**DIRECTIONS**
Produce the listing below again, exactly as shown.

**DATA EXTRACT**
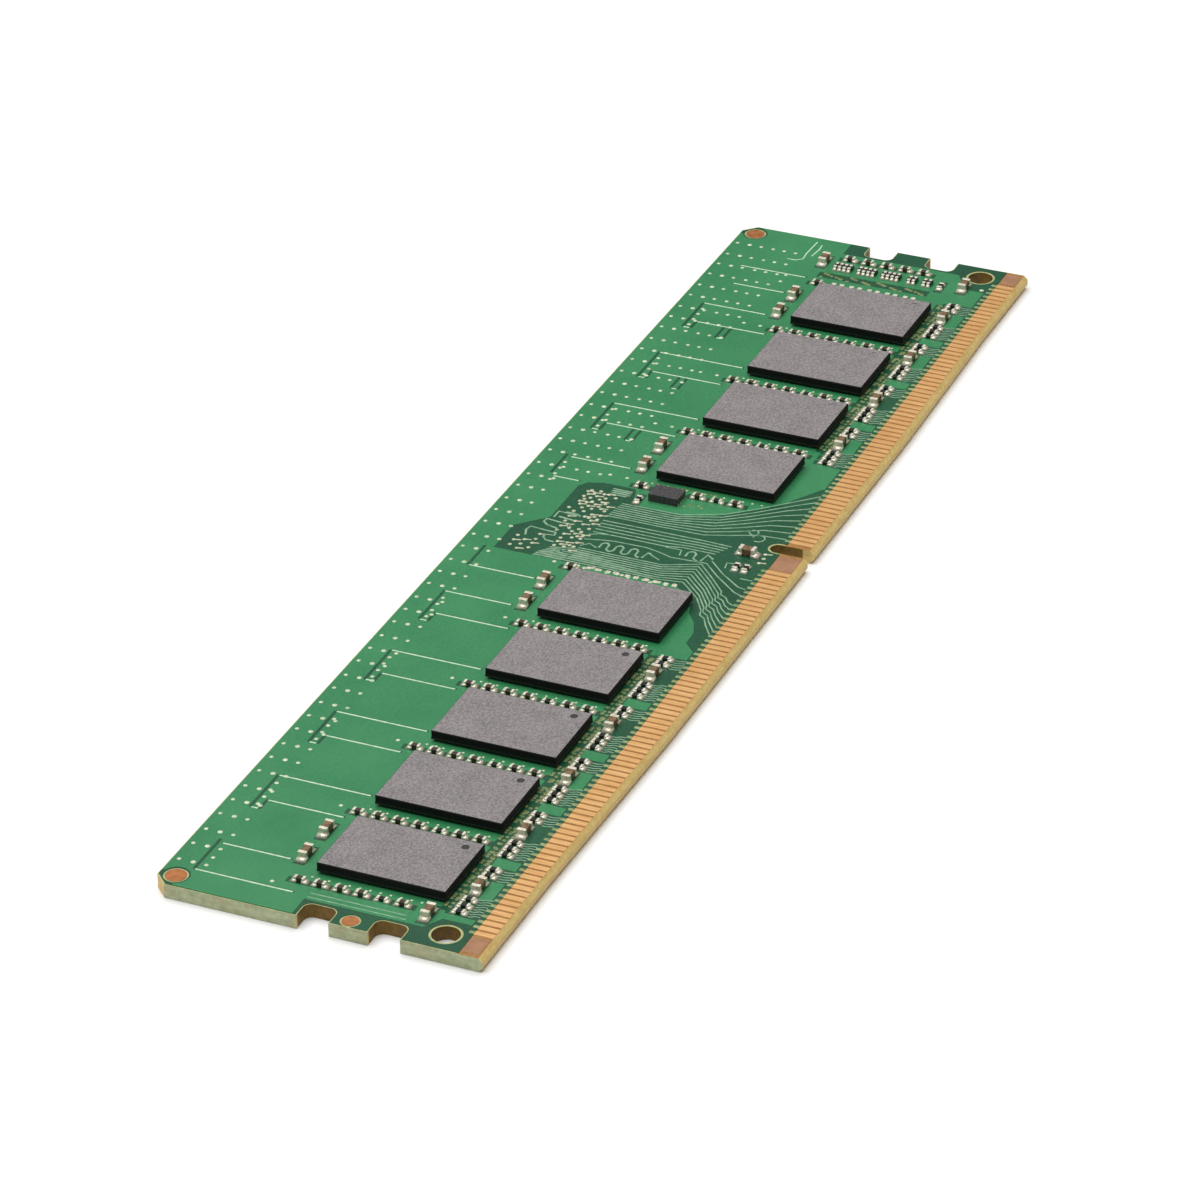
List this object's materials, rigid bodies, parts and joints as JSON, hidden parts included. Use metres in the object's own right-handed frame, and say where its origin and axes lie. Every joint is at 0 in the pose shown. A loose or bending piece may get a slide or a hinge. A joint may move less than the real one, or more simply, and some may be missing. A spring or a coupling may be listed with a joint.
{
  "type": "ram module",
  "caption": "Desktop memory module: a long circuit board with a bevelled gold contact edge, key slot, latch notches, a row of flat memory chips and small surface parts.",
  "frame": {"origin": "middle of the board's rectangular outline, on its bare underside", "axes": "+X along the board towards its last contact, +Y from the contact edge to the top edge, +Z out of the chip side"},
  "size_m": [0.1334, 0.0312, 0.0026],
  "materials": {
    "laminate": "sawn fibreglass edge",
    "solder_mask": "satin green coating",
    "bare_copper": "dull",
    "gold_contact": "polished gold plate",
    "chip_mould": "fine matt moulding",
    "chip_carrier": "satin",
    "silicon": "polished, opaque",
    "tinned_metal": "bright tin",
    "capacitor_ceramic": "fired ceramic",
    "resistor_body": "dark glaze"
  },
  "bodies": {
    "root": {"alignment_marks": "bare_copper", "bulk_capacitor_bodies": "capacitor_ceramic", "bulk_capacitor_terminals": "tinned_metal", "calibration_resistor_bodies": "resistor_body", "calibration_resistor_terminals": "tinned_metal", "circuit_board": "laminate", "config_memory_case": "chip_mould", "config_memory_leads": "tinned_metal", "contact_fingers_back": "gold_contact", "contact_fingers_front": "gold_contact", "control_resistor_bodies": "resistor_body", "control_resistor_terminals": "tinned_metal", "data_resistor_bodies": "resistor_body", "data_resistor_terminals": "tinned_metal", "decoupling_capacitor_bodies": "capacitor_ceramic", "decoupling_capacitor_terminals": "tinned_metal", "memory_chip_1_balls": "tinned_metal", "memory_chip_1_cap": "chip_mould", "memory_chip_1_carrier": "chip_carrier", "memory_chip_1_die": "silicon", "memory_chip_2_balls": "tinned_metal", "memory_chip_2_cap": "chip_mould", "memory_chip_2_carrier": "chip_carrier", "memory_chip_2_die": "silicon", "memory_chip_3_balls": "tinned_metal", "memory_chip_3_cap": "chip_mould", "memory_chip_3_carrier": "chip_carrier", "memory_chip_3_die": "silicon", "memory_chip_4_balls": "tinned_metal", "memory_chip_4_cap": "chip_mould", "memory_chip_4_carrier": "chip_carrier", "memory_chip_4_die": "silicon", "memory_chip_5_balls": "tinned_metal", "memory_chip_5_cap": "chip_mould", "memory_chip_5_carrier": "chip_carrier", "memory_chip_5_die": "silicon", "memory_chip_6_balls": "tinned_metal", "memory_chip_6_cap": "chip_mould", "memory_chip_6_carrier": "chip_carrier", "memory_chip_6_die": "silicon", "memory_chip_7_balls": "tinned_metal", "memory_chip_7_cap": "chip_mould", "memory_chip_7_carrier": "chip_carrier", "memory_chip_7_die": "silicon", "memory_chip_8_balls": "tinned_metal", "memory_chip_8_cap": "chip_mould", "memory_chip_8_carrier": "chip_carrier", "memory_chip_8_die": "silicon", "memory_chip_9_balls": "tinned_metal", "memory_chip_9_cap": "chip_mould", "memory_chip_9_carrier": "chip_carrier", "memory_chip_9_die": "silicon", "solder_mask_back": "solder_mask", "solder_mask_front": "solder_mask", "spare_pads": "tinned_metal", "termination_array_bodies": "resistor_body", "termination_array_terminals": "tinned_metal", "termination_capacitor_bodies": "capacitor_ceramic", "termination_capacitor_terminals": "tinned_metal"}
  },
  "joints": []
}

**TASK RESPONSE**
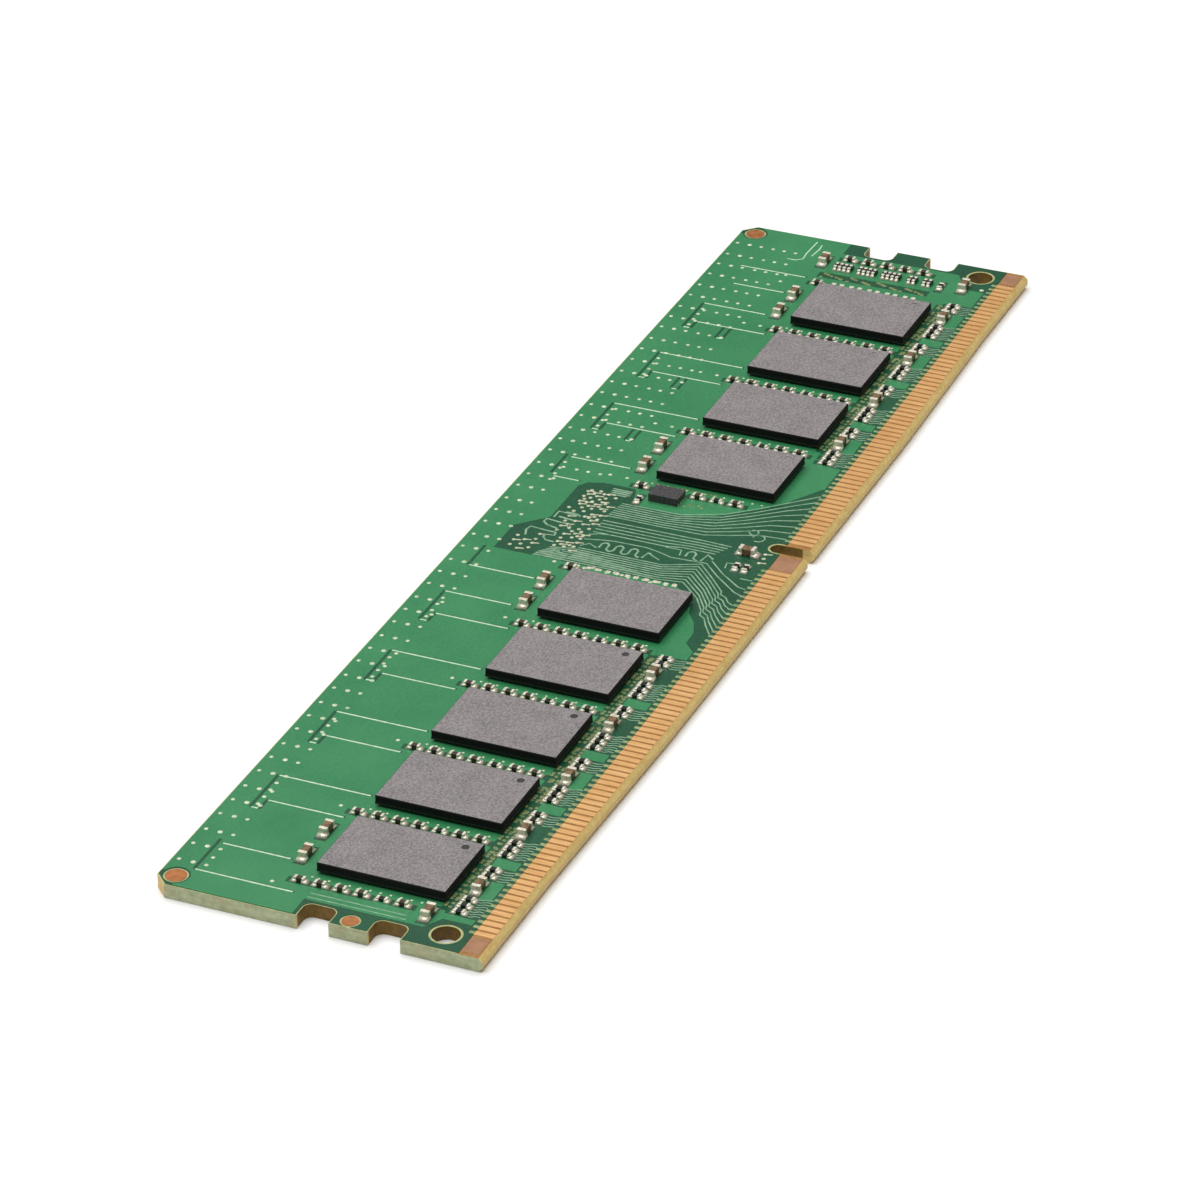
List this object's materials, rigid bodies, parts and joints as JSON, hidden parts included. Use metres in the object's own right-handed frame, and say where its origin and axes lie. Every joint is at 0 in the pose shown. A loose or bending piece may get a slide or a hinge. A joint may move less than the real one, or more simply, and some may be missing. A spring or a coupling may be listed with a joint.
{
  "type": "ram module",
  "caption": "Desktop memory module: a long circuit board with a bevelled gold contact edge, key slot, latch notches, a row of flat memory chips and small surface parts.",
  "frame": {"origin": "middle of the board's rectangular outline, on its bare underside", "axes": "+X along the board towards its last contact, +Y from the contact edge to the top edge, +Z out of the chip side"},
  "size_m": [0.1334, 0.0312, 0.0026],
  "materials": {
    "laminate": "sawn fibreglass edge",
    "solder_mask": "satin green coating",
    "bare_copper": "dull",
    "gold_contact": "polished gold plate",
    "chip_mould": "fine matt moulding",
    "chip_carrier": "satin",
    "silicon": "polished, opaque",
    "tinned_metal": "bright tin",
    "capacitor_ceramic": "fired ceramic",
    "resistor_body": "dark glaze"
  },
  "bodies": {
    "root": {"alignment_marks": "bare_copper", "bulk_capacitor_bodies": "capacitor_ceramic", "bulk_capacitor_terminals": "tinned_metal", "calibration_resistor_bodies": "resistor_body", "calibration_resistor_terminals": "tinned_metal", "circuit_board": "laminate", "config_memory_case": "chip_mould", "config_memory_leads": "tinned_metal", "contact_fingers_back": "gold_contact", "contact_fingers_front": "gold_contact", "control_resistor_bodies": "resistor_body", "control_resistor_terminals": "tinned_metal", "data_resistor_bodies": "resistor_body", "data_resistor_terminals": "tinned_metal", "decoupling_capacitor_bodies": "capacitor_ceramic", "decoupling_capacitor_terminals": "tinned_metal", "memory_chip_1_balls": "tinned_metal", "memory_chip_1_cap": "chip_mould", "memory_chip_1_carrier": "chip_carrier", "memory_chip_1_die": "silicon", "memory_chip_2_balls": "tinned_metal", "memory_chip_2_cap": "chip_mould", "memory_chip_2_carrier": "chip_carrier", "memory_chip_2_die": "silicon", "memory_chip_3_balls": "tinned_metal", "memory_chip_3_cap": "chip_mould", "memory_chip_3_carrier": "chip_carrier", "memory_chip_3_die": "silicon", "memory_chip_4_balls": "tinned_metal", "memory_chip_4_cap": "chip_mould", "memory_chip_4_carrier": "chip_carrier", "memory_chip_4_die": "silicon", "memory_chip_5_balls": "tinned_metal", "memory_chip_5_cap": "chip_mould", "memory_chip_5_carrier": "chip_carrier", "memory_chip_5_die": "silicon", "memory_chip_6_balls": "tinned_metal", "memory_chip_6_cap": "chip_mould", "memory_chip_6_carrier": "chip_carrier", "memory_chip_6_die": "silicon", "memory_chip_7_balls": "tinned_metal", "memory_chip_7_cap": "chip_mould", "memory_chip_7_carrier": "chip_carrier", "memory_chip_7_die": "silicon", "memory_chip_8_balls": "tinned_metal", "memory_chip_8_cap": "chip_mould", "memory_chip_8_carrier": "chip_carrier", "memory_chip_8_die": "silicon", "memory_chip_9_balls": "tinned_metal", "memory_chip_9_cap": "chip_mould", "memory_chip_9_carrier": "chip_carrier", "memory_chip_9_die": "silicon", "solder_mask_back": "solder_mask", "solder_mask_front": "solder_mask", "spare_pads": "tinned_metal", "termination_array_bodies": "resistor_body", "termination_array_terminals": "tinned_metal", "termination_capacitor_bodies": "capacitor_ceramic", "termination_capacitor_terminals": "tinned_metal"}
  },
  "joints": []
}